Hanging on the line

Colin Farrell in Phone Booth

Joel Schumacher's little thriller proposes the ingenious notion that, in certain circumstances, a phone box can become a public confessional. The circumstances in which Colin Farrell finds himself cornered in one, forced to confess his sins of cheapness, infidelity and power-dressing, are piquant.

Why should anyone in this cellphone age use a New York pay phone? Because calls aren't charged on the bill that the wife might open.

So Farrell's Stu Shepard, a creep whose job as a publicist is lying to (and for) his clients, enters the phone box, slipping off his wedding ring, to call his mistress. At that moment, an unseen assassin (voiced by Kiefer Sutherland) with a priestly line in moral chastisement, and an even clearer sight-line on Stu's vital parts, cuts in on his call to tell him he's one dead man if he steps out of the booth.

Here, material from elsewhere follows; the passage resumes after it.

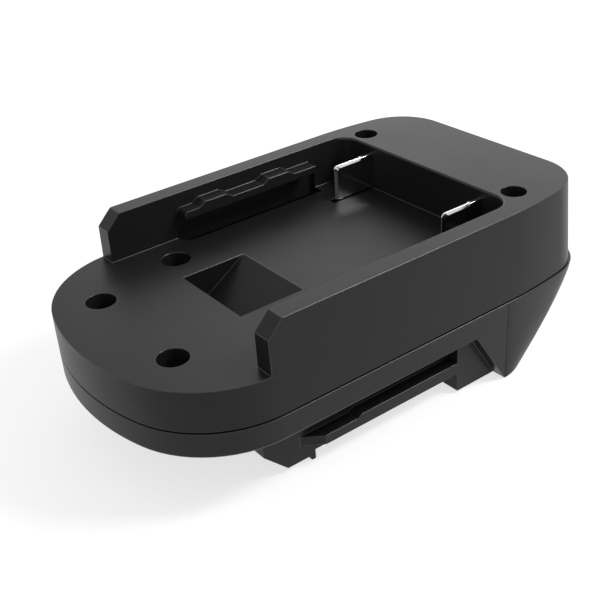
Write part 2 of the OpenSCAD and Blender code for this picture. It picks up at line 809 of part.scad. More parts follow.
module clip() {
    // Two spring leaves that flare at the mouth, pinch the tool's blade and join at a back plate
    leaf = [[0, 1.6], [2.2, 0.55], [4.2, 0.5], [clip_l - 1, clip_back], [clip_l, clip_back]];
    translate([clip_x0, 0, clip_z]) union() {
        for (s = [-1, 1]) linear_extrude(clip_h) polygon(concat(
            [for (p = leaf) [p.x, s * p.y]],
            [for (i = [len(leaf) - 1 : -1 : 0]) [leaf[i].x, s * (leaf[i].y + clip_t)]]
        ));
        block([clip_l - clip_t, -clip_back - clip_t / 2, 0], [clip_l, clip_back + clip_t / 2, clip_h]);
        block([clip_l - clip_t, -clip_t / 2, clip_h / 2 - clip_tail_h / 2],
              [clip_tail - clip_x0, clip_t / 2, clip_h / 2 + clip_tail_h / 2]);
    }
}

module positive_clip() {
    color("#c79a4b") translate([0, clip_gap / 2, 0]) clip();
}

module negative_clip() {
    color("#c79a4b") translate([0, -clip_gap / 2, 0]) clip();
}

module clip_carrier() {
    front = -foot_front + 2.4;
    color("#26272a") difference() {
        across(2 * clip_carrier_half) polygon([
            [front, clip_carrier_top], [front, lead_in_h + 1.2], [front + lead_in_l - 1.1, block_floor + 0.1],
            [clip_carrier_x1, block_floor + 0.1], [clip_carrier_x1, clip_carrier_top]
        ]);
        for (s = [-1, 1]) {
            block([clip_x0 - 0.2, s * clip_gap / 2 - clip_room, clip_z - 0.1],
                  [clip_x0 + clip_l + 0.1, s * clip_gap / 2 + clip_room, clip_carrier_top + cut]);
            block([front - cut, s * clip_gap / 2 - clip_slot_w / 2, clip_slot_low],
                  [clip_x0 + 1, s * clip_gap / 2 + clip_slot_w / 2, clip_z + clip_h]);
            block([clip_x0 + clip_l - 1, s * clip_gap / 2 - 0.4, clip_z + clip_h / 2 - clip_tail_h / 2 - 0.1],
                  [clip_carrier_x1 + cut, s * clip_gap / 2 + 0.4, clip_carrier_top + cut]);
        }
    }
}

module clip_cover() {
    front = -foot_front + 2.4;
    color("#26272a") difference() {
        block([front, -clip_carrier_half, clip_carrier_top],
              [clip_carrier_x1, clip_carrier_half, clip_carrier_top + cover_t]);
        for (x = [front + cover_hole_in, clip_carrier_x1 - cover_hole_in])
            translate([x, 0, clip_carrier_top - cut]) cylinder(h = cover_t + 2 * cut, d = cover_hole_d);
    }
}

// Leads: the route of the positive lead from its blade's tab to its clip's tail
side_run = 23.8;
route = [
    [tab_x, blade_gap / 2, tab_low + lead_d / 2], [tab_x - 2, blade_gap / 2, tab_low + lead_d / 2],
    [tab_x - 5, blade_gap / 2, parting_h - 0.9], [rear_block_x + 6, 22.4, belly_h + 3.8],
    [rear_block_x, 23, belly_h + 1.6],
    [catch_x + 2, side_run, 16], [catch_x - 6, side_run, 13.6], [catch_x - 14, 22, 11.8],
    [catch_x - 21, 18, 10.8], [clip_tail + 6, clip_gap / 2 + 2.5, clip_z + clip_h / 2 - 0.6],
    [clip_tail + 2, clip_gap / 2, clip_z + clip_h / 2],
    [clip_tail, clip_gap / 2, clip_z + clip_h / 2]
];

module positive_lead() {
    color("#b3231d") bar(route, lead_d / 2, 8, [0, 1, 0]);
}

module negative_lead() {
    color("#1b1b1c") mirror([0, 1, 0]) bar(route, lead_d / 2, 8, [0, 1, 0]);
}

// Latch

module latch_catch() {
    x0 = catch_x - catch_l / 2;
    x1 = catch_x + catch_l / 2;
    ramp = core_h - catch_tip_h;
    color("#4a4a4c") union() {
        across(catch_w) polygon([
            [x0, catch_top_h], [x0, core_h], [x0 + 1.6 * ramp, catch_tip_h],
            [x1, catch_tip_h], [x1, catch_top_h]
        ]);
        block([x0 - shoulder, 1 - catch_w / 2, foot_floor + 0.1],
              [x1 + shoulder, catch_w / 2 - 1, foot_floor + 0.1 + shoulder_t]);
        both_sides() beside(catch_w / 2 + prong_t, prong_t + cut) polygon([
            [wedge_x, wedge_low], [wedge_x + wedge_l, wedge_low + wedge_l],
            [wedge_x + wedge_l, catch_top_h], [wedge_x, catch_top_h]
        ]);
        for (s = [-1, 1]) translate([catch_x, s * spring_gap / 2, catch_top_h - cut])
            cylinder(h = cut + peg_l, d = peg_d);
    }
}

// How far up its height a spring has risen at part t of its wire, with a closed turn at each end
function rise(t) = t < 0.12 ? 0.4 * t : t > 0.88 ? 1 - 0.4 * (1 - t) : 0.048 + 0.904 * (t - 0.12) / 0.76;

// Compression spring of height h that stands at the given place
module spring(at, h) {
    turns = 5;
    steps = 14 * turns;
    r = (spring_d - spring_wire) / 2;
    bar([for (i = [0 : steps])
        let (a = 360 * turns * i / steps)
        at + [r * cos(a), r * sin(a), spring_wire / 2 + (h - spring_wire) * rise(i / steps)]],
        spring_wire / 2, 6, [0, 0, 1]);
}

module catch_spring_left() {
    color("#9a9da1") spring([catch_x, spring_gap / 2, catch_top_h], keeper_low - catch_top_h);
}

module catch_spring_right() {
    color("#9a9da1") spring([catch_x, -spring_gap / 2, catch_top_h], keeper_low - catch_top_h);
}

module latch_keeper() {
    color("#2c2c2f") difference() {
        union() {
            block([catch_x - keeper_w / 2, -keeper_half, keeper_low],
                  [catch_x + keeper_w / 2, keeper_half, keeper_low + keeper_t]);
            for (s = [-1, 1]) translate([catch_x, s * spring_gap / 2, keeper_low - peg_l])
                cylinder(h = peg_l + keeper_t / 2, d = peg_d);
        }
        for (s = [-1, 1]) translate([catch_x, s * keeper_post_y, keeper_low - cut])
            cylinder(h = keeper_t + 2 * cut, d = small_shank_d + 0.3);
    }
}

// Front end of the prongs at height z, a small gap behind the wedges of the catch
function prong_x(z) = wedge_x + z - wedge_low + wedge_gap;

module release_button() {
    color("#2b2b2e") union() {
        both_sides() beside(prong_in + prong_t, prong_t - slide_gap) polygon([
            [prong_x(prong_low), prong_low], [prong_x(arm_top), arm_top], [arm_x0 + 2, arm_top],
            [arm_x0 + 2, prong_low]
        ]);
        block([arm_x0, -prong_in - prong_t, arm_top - arm_t],
              [tail_x(arm_top - arm_t) - cut, prong_in + prong_t, arm_top]);
        difference() {
            union() {
                across(button_w) button_profile(button_proud, button_x0);
                across(button_w + 2 * button_ear)
                    button_profile(-shell_t - tail_extra - slide_gap, button_x0);
            }
            across(button_w - 2 * button_wall) intersection() {
                button_profile(-button_wall, button_x0 - cut);
                translate([0, button_h + button_wall]) square([rim_x, button_t - 2 * button_wall]);
            }
        }
    }
}

// Side view of the button from x0 back, with its outer face past the tail's rear face
module button_profile(past, x0) {
    steps = 6;
    polygon(concat(
        [[x0, button_h]],
        [for (i = [0 : steps])
            let (z = button_h + button_t * i / steps) [min(rim_x, tail_x(z) + past), z]],
        [[x0, button_h + button_t]]
    ));
}

upper_shell();
lower_shell();
deck_screws();
rear_screws();
positive_blade();
negative_blade();
blade_carrier();
carrier_screws();
positive_clip();
negative_clip();
clip_carrier();
clip_cover();
positive_lead();
negative_lead();
latch_catch();
catch_spring_left();
catch_spring_right();
latch_keeper();
keeper_screws();
release_button();
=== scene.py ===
# %% [markdown]
# # A battery adapter in black plastic
# The object is a slide-on adapter between a cordless tool and a battery pack. Its shape comes from
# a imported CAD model, which this script loads as its frame. Blender adds what the CAD leaves out:
# rounded edges, moulded grain, plated metal, turned screws and light. All lengths are in metres, so
# a measure in millimetres is written as a number times `MM`.

# %% Load the frame
import bpy
import bmesh
import json
import math
from contextlib import contextmanager
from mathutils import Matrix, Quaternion, Vector

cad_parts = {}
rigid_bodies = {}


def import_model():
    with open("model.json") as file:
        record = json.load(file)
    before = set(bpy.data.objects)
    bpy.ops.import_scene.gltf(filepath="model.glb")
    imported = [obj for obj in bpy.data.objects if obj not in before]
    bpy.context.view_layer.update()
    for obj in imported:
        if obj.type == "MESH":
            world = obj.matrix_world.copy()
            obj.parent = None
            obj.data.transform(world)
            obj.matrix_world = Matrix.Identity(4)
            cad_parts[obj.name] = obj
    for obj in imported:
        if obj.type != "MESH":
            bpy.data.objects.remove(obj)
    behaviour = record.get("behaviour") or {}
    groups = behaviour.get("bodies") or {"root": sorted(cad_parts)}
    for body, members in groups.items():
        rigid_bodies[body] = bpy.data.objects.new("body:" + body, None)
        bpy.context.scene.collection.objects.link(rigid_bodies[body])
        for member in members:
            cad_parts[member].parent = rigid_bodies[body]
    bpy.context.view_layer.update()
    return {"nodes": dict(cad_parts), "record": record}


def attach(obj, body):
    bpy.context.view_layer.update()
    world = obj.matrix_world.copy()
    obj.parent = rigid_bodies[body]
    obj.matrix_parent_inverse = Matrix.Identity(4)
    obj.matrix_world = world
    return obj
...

Just to show that he means it, the marksman fatally plugs the neighbourhood pimp who is about to beat Stu's brains out for keeping his girls from taking their clients' calls.

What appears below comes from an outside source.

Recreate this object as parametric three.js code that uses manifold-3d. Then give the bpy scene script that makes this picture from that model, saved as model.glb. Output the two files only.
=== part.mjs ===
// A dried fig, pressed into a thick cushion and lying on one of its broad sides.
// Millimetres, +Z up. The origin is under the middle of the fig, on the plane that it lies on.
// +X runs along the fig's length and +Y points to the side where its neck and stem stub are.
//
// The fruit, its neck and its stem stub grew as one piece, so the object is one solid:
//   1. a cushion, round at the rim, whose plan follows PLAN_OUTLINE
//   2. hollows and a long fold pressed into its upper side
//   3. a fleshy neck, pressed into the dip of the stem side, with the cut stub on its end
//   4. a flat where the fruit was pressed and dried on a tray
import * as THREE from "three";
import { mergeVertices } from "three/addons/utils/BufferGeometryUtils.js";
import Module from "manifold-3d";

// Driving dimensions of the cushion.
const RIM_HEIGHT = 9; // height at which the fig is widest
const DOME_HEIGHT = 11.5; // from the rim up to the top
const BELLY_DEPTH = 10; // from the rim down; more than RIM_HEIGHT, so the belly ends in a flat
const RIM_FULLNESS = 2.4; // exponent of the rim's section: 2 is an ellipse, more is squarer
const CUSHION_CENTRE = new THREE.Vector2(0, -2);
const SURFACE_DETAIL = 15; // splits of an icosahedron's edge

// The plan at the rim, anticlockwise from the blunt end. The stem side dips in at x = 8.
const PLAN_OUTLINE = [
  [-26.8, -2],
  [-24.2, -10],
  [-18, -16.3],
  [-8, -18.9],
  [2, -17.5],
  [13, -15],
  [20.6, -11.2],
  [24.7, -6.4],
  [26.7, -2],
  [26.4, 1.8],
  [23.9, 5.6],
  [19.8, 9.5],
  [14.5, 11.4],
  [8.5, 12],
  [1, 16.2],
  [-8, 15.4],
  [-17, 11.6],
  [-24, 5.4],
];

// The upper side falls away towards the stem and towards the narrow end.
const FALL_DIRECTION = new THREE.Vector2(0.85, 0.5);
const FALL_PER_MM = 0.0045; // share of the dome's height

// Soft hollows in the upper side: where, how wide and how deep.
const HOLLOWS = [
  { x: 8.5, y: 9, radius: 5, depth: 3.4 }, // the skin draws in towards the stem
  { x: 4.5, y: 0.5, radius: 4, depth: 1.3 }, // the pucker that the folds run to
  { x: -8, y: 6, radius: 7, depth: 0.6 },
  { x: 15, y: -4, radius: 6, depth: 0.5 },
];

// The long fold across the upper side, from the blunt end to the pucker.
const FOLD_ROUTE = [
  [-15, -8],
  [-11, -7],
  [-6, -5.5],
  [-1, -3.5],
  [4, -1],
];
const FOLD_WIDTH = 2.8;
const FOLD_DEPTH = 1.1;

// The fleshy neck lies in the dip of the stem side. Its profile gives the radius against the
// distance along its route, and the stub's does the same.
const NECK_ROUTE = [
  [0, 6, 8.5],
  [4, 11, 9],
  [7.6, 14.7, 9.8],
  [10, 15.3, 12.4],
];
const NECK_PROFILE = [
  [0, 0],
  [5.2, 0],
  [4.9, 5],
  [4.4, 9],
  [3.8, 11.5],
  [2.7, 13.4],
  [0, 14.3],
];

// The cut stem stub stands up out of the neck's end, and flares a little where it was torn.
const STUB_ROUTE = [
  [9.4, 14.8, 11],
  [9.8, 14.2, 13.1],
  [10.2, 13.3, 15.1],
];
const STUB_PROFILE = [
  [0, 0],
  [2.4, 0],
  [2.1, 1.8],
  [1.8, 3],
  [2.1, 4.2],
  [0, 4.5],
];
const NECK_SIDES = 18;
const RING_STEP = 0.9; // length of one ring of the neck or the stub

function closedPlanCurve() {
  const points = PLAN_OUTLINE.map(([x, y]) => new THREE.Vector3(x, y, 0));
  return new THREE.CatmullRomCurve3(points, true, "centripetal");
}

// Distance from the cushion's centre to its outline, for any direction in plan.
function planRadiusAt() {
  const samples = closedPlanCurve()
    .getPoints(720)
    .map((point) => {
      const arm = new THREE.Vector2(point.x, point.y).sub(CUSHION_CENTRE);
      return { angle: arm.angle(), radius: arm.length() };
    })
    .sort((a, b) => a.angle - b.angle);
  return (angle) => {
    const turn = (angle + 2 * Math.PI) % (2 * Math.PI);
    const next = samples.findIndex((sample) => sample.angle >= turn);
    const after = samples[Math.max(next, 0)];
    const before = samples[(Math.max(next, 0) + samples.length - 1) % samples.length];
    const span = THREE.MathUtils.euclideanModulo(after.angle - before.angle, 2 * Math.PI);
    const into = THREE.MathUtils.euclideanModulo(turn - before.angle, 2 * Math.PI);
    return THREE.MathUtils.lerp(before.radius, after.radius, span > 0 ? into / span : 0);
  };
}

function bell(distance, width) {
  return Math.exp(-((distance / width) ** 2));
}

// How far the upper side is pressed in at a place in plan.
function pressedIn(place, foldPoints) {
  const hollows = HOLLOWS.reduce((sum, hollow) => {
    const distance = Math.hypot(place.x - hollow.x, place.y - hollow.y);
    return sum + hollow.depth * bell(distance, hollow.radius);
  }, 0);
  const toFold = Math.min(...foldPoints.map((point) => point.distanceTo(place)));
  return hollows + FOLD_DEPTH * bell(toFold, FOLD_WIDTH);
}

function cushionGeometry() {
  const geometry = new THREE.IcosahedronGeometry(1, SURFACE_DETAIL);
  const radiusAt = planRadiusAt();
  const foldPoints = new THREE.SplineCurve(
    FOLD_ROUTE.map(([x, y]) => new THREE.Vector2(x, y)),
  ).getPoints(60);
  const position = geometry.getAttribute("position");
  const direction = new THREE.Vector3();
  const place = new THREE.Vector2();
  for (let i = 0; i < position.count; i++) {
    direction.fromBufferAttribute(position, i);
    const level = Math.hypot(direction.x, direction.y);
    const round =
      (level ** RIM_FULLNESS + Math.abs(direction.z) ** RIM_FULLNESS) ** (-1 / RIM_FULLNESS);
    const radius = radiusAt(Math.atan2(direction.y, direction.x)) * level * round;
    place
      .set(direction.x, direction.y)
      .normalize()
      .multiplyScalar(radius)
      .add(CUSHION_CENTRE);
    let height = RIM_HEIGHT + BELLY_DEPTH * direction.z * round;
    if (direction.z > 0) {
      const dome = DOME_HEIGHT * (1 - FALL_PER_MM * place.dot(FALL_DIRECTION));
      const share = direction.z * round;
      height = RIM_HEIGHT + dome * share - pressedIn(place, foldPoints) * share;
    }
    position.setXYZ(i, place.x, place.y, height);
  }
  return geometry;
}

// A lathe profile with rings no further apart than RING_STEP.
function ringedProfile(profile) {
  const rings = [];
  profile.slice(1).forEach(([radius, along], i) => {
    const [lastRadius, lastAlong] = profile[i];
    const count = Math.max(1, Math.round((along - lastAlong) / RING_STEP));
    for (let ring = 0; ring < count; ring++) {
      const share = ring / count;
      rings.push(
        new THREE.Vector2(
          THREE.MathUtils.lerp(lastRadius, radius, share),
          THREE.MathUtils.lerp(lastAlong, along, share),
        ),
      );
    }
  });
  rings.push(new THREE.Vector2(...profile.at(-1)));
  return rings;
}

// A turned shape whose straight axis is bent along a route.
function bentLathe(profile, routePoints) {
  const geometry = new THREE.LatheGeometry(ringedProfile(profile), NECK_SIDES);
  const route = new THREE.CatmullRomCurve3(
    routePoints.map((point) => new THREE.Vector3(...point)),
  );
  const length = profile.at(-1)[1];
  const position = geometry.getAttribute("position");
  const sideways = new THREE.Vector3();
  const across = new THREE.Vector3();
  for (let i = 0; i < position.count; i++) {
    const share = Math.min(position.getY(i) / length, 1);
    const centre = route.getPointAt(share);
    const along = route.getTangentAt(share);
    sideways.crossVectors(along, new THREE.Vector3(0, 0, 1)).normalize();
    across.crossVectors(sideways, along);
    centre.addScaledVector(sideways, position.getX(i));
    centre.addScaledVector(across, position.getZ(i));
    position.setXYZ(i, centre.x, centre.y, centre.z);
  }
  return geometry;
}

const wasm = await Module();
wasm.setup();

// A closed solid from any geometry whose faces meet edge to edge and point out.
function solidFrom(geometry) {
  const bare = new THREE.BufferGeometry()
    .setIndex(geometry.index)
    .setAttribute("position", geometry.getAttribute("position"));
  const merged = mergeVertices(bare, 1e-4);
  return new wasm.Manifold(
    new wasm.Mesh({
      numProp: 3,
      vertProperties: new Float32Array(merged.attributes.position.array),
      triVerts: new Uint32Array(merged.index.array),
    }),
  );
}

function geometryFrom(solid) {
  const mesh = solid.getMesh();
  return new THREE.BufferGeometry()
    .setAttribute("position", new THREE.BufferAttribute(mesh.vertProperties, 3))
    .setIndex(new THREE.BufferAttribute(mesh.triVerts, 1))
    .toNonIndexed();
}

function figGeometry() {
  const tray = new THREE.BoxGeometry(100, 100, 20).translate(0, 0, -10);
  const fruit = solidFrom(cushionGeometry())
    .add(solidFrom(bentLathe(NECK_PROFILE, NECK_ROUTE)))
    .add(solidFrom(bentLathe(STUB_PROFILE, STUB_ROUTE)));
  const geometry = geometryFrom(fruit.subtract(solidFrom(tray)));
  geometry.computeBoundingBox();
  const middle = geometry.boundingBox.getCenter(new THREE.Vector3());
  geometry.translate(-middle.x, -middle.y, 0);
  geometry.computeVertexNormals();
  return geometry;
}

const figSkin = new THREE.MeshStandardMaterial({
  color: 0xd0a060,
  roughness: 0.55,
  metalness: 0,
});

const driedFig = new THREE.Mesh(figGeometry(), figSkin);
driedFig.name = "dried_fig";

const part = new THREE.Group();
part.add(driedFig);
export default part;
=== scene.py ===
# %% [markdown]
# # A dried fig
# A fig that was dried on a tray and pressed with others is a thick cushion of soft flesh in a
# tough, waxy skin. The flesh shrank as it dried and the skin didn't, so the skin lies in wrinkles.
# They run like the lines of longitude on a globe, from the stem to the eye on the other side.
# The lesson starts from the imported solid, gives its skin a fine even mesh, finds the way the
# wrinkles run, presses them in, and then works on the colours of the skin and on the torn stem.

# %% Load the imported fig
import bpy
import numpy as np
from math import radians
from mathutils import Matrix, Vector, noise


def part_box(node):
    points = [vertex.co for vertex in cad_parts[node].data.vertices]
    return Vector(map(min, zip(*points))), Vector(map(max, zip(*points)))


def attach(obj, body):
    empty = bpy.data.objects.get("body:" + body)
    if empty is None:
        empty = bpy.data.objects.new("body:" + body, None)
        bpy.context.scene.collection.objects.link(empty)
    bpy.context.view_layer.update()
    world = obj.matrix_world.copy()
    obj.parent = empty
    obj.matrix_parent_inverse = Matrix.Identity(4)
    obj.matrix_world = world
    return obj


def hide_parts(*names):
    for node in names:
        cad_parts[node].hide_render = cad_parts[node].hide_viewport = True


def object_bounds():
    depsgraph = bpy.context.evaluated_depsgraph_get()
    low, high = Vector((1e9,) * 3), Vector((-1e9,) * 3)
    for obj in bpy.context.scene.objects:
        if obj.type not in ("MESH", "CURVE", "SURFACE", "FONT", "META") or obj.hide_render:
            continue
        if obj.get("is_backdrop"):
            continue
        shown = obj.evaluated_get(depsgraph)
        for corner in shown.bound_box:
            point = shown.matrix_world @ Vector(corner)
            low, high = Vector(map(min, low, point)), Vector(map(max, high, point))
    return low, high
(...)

Held up for many months following last year's spate of random killings in the US by a psychotic sniper, Phone Booth is an exercise in public humiliation as well as an effective suspense tease.

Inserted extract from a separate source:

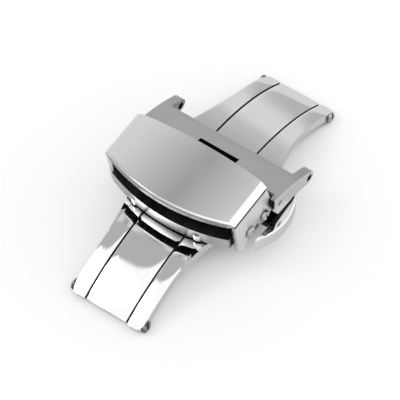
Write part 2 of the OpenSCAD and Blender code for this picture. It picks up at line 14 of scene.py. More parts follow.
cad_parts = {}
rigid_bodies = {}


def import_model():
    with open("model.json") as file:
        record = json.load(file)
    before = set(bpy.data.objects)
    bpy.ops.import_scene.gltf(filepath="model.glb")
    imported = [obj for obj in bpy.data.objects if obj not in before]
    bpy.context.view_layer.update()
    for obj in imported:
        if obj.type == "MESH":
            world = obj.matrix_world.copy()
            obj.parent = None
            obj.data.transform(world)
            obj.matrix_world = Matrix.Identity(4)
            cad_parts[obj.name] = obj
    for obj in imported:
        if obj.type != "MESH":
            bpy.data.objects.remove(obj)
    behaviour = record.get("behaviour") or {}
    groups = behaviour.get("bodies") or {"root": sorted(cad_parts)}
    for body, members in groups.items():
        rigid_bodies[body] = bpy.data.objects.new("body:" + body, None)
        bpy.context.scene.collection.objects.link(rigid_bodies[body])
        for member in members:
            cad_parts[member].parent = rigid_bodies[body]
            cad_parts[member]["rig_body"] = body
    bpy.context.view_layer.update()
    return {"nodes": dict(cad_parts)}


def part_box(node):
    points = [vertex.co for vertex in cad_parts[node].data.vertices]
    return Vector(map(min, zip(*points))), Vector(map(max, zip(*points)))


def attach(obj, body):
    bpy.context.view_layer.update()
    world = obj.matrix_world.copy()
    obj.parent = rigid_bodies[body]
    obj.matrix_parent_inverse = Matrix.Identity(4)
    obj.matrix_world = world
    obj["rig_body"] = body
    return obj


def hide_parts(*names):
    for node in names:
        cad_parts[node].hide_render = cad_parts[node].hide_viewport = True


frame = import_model()
nodes = frame["nodes"]
MM = 0.001


# Shader helpers
class Tree:
    """A small writer of shader nodes."""

    def __init__(self, data):
        data.use_nodes = True
        self.tree = data.node_tree
        self.tree.nodes.clear()

    def add(self, kind, inputs=None, **settings):
        """A node with its settings, and with a link or a value on each named input."""
        node = self.tree.nodes.new(kind)
        for key, value in settings.items():
            setattr(node, key, value)
        for key, value in (inputs or {}).items():
            if isinstance(value, bpy.types.NodeSocket):
                self.tree.links.new(value, node.inputs[key])
            else:
                node.inputs[key].default_value = value
        return node

    def math(self, operation, a, b=0.0, clamp=False):
        """One step of arithmetic."""
        return self.add("ShaderNodeMath", {0: a, 1: b}, operation=operation, use_clamp=clamp).outputs[0]

    def mix_colours(self, share, a, b, blend="MIX"):
        """Two colours blended; 6 and 7 are the numbers of the node's colour inputs."""
        inputs = {0: share, 6: a, 7: b}
        return self.add("ShaderNodeMix", inputs, data_type="RGBA", blend_type=blend).outputs[2]

    def mix_levels(self, share, a, b):
        """Two levels blended; 2 and 3 are the numbers of the node's level inputs."""
        return self.add("ShaderNodeMix", {0: share, 2: a, 3: b}, data_type="FLOAT").outputs[0]

    def noise(self, place, scale, detail, roughness=0.5):
        """Cloudy noise round 0.5."""
        inputs = {"Vector": place, "Scale": scale, "Detail": detail, "Roughness": roughness}
        return self.add("ShaderNodeTexNoise", inputs).outputs["Fac"]

    def openness(self, reach, samples):
        """From 0 in a closed crevice to 1 on an open surface, judged as far as reach."""
        return self.add("ShaderNodeAmbientOcclusion", {"Distance": reach}, samples=samples).outputs["AO"]

    def ramp(self, share, stops, interpolation="EASE"):
        """A level that follows (position, level) stops."""
        node = self.add("ShaderNodeValToRGB", {"Fac": share})
        node.color_ramp.interpolation = interpolation
        while len(node.color_ramp.elements) < len(stops):
            node.color_ramp.elements.new(0.5)
        for element, (position, level) in zip(node.color_ramp.elements, stops):
            element.position = position
            element.color = (level, level, level, 1)
        return node.outputs["Color"]

    def span(self, value, low, high, to_low=0.0, to_high=1.0, smooth=False):
        """The value moved from one range to another and held inside it."""
        node = self.add(
            "ShaderNodeMapRange",
            {"Value": value, "From Min": low, "From Max": high, "To Min": to_low, "To Max": to_high},
            interpolation_type="SMOOTHSTEP" if smooth else "LINEAR",
        )
        return node.outputs["Result"]


# Painted shade: how bright steel is coloured by how open it lies, from closed to open
CREVICE_SHADE = [(0.0, 0.02), (0.35, 0.08), (0.62, 0.6), (0.85, 1.0)]
DEEP_CREVICE_SHADE = [(0.0, 0.0), (0.5, 0.015), (0.72, 0.4), (0.9, 1.0)]

# How far away a neighbour still darkens the steel's colour with painted shade
SHADE_REACH = 0.0014
WIDE_REACH = 0.0035
SMALL_REACH = 0.0008
WALL_REACH = 0.0005
NOTCH_REACH = 0.00005
SHADE_SAMPLES = 8

# Fine scratches: their noise, and the part of its range that counts
SCRATCH_DETAIL = 4.0
SCRATCH_ROUGHNESS = 0.6
SCRATCH_SPAN = (0.35, 0.75)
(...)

Stu's multiple guilts about his marriage, job and self-worth are extruded from his sweaty persona as crowds gather, the police confab, and the killer dominates, intimidates, insinuates and makes his victim look death in the eye, or rather in the little red rifle-laser spot that wanders lecherously over Stu's anatomy. Forest Whitaker plays the cop in charge who undergoes some moral epiphanies of his own.

Phone Booth gets under your skin, despite the overload of tricks, twists, technical gimmicks and last-minute surprise that Schumacher employs to quicken the adrenaline and boost the running time - Hitchcock would have polished it off in half-an-hour on TV. Farrell convincingly turns himself from cocky flack to limp rag.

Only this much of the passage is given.